* **WRITTEN EXERCISE**
Isolate every line in the records below with "follow" in it.

-- start of DATA SECTION --

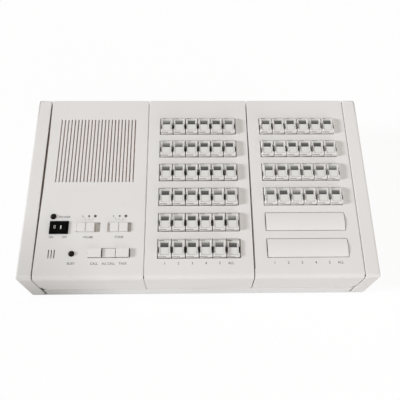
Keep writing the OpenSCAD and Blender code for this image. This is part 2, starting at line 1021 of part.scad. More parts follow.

-- end of DATA SECTION --
-- start of DATA SECTION --

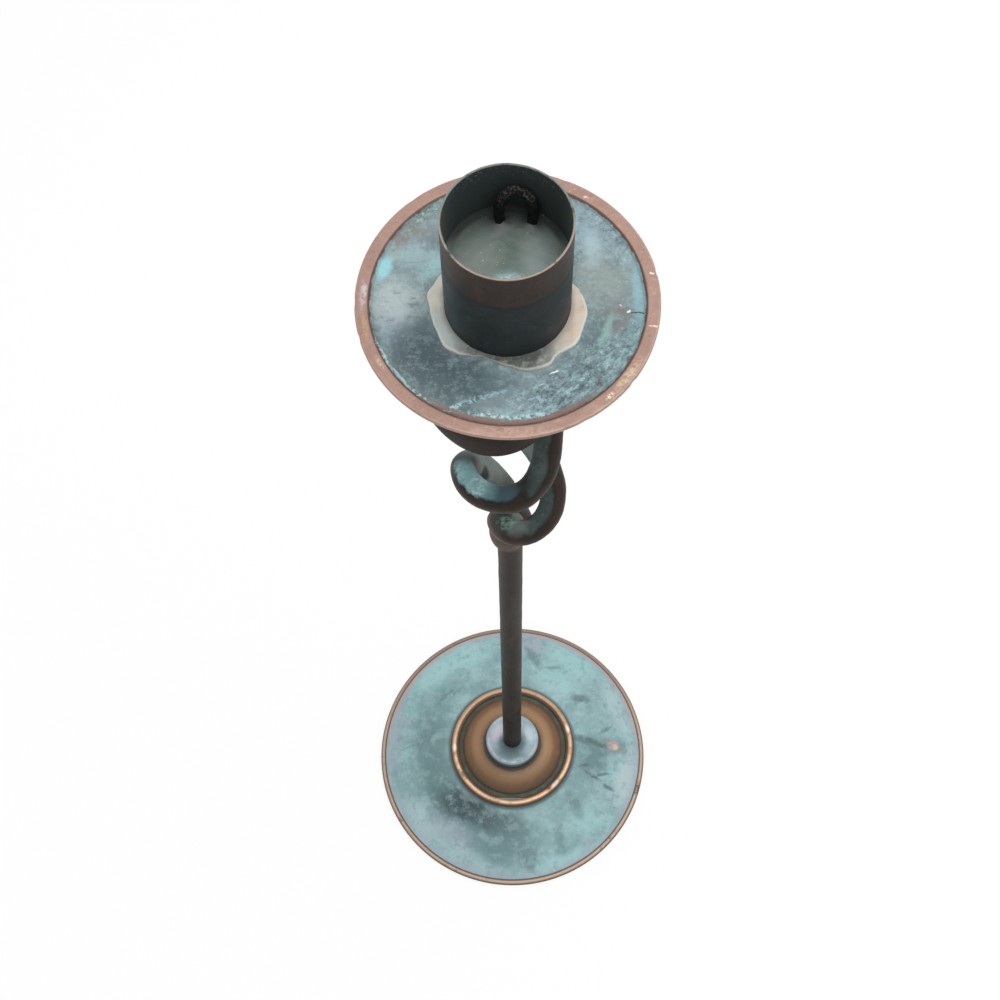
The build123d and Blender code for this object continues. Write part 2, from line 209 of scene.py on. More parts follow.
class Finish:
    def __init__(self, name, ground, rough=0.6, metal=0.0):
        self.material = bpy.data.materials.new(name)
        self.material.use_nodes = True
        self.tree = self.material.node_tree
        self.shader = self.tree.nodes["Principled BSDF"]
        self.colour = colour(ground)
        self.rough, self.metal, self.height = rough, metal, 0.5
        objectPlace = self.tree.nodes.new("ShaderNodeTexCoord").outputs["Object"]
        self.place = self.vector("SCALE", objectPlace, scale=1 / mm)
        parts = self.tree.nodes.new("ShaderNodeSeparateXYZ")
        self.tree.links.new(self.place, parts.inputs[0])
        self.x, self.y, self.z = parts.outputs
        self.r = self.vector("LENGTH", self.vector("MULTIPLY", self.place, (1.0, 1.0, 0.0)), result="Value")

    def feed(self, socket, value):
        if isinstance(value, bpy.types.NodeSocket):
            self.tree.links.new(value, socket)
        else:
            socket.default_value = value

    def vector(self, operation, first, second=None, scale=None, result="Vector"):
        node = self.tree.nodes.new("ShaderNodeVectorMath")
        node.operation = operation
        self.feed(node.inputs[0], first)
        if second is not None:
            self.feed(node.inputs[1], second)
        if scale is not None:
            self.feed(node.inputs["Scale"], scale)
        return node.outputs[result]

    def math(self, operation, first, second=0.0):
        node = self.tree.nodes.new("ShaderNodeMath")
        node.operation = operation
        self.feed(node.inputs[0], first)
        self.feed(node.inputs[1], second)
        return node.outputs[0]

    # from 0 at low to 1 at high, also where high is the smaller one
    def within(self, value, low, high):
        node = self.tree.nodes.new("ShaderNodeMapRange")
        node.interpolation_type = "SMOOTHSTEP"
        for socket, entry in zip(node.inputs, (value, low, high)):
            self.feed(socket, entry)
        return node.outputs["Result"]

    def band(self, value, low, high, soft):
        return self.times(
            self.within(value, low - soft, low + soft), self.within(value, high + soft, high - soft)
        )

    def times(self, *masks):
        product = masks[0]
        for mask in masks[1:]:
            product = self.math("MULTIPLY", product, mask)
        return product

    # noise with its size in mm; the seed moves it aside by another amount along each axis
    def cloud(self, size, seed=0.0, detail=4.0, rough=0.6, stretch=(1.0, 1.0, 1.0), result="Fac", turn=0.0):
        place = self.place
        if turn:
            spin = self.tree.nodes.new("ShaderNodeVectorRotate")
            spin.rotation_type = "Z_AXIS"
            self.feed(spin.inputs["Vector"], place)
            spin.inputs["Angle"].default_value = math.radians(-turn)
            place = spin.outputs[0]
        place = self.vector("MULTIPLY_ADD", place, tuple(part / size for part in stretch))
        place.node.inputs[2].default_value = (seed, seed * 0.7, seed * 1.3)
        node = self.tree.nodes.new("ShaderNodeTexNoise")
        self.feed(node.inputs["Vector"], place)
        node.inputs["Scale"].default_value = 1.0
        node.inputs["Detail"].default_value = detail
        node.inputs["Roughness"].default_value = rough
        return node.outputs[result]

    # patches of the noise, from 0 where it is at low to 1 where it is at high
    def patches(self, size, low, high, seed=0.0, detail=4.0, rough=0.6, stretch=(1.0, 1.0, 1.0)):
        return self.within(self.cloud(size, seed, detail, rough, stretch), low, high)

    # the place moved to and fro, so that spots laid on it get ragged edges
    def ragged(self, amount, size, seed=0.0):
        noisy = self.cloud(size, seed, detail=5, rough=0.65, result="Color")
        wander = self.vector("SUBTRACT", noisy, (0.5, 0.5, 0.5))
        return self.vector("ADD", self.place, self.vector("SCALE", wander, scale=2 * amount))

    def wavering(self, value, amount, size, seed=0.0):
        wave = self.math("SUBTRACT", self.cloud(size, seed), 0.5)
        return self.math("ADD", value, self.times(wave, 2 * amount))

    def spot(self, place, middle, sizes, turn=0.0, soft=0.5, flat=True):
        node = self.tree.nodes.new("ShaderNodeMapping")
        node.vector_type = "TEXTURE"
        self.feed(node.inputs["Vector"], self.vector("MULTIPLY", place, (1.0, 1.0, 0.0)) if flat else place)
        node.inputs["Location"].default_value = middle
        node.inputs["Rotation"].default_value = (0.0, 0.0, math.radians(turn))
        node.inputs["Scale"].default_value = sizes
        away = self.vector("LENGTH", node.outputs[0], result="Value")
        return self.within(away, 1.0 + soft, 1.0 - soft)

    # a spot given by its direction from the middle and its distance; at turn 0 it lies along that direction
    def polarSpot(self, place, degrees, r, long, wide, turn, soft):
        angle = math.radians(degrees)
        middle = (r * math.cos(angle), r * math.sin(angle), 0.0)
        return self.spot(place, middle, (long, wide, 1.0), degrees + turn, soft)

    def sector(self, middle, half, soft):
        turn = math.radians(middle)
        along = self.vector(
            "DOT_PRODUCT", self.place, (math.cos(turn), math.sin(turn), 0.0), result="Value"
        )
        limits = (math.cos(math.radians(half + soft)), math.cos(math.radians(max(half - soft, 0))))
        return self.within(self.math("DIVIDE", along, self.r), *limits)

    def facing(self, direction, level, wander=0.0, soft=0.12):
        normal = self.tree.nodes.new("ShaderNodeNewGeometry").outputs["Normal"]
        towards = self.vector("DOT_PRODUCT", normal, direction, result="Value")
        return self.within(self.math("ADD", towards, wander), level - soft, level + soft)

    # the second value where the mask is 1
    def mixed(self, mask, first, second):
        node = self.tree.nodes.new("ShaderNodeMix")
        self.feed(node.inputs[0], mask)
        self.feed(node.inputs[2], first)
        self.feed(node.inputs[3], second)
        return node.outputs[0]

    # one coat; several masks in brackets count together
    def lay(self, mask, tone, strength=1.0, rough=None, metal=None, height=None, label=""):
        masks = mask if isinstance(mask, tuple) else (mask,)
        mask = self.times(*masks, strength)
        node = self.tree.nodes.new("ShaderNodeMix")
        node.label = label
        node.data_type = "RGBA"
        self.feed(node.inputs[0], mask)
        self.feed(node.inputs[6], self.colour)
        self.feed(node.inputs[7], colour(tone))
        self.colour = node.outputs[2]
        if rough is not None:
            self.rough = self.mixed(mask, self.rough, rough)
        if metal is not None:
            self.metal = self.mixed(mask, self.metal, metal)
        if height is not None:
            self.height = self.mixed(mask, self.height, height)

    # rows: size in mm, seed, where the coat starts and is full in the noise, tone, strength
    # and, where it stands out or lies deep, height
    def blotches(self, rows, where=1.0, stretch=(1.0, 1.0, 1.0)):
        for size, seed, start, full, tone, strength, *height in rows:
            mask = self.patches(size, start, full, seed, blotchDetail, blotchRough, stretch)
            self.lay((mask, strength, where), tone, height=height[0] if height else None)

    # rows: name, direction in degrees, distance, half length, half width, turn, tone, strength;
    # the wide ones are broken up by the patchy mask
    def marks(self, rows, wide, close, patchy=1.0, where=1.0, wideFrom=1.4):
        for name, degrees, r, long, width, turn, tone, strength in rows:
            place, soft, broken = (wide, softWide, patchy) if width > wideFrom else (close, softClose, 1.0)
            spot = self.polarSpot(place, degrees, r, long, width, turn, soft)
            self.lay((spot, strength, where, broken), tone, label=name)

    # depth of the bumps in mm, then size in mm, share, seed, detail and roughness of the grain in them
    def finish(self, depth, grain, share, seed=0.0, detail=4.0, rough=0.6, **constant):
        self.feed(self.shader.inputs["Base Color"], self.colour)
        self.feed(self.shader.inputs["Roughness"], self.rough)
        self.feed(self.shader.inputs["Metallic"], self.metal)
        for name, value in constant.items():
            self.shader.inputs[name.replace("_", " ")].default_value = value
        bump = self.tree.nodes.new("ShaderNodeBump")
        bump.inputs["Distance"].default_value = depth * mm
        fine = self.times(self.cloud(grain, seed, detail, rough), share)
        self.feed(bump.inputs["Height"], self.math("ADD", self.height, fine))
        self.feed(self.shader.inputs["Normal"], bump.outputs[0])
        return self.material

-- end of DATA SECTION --

* **TASK SOLUTION**
Keep writing the OpenSCAD and Blender code for this image. This is part 2, starting at line 1021 of part.scad. More parts follow.
The build123d and Blender code for this object continues. Write part 2, from line 209 of scene.py on. More parts follow.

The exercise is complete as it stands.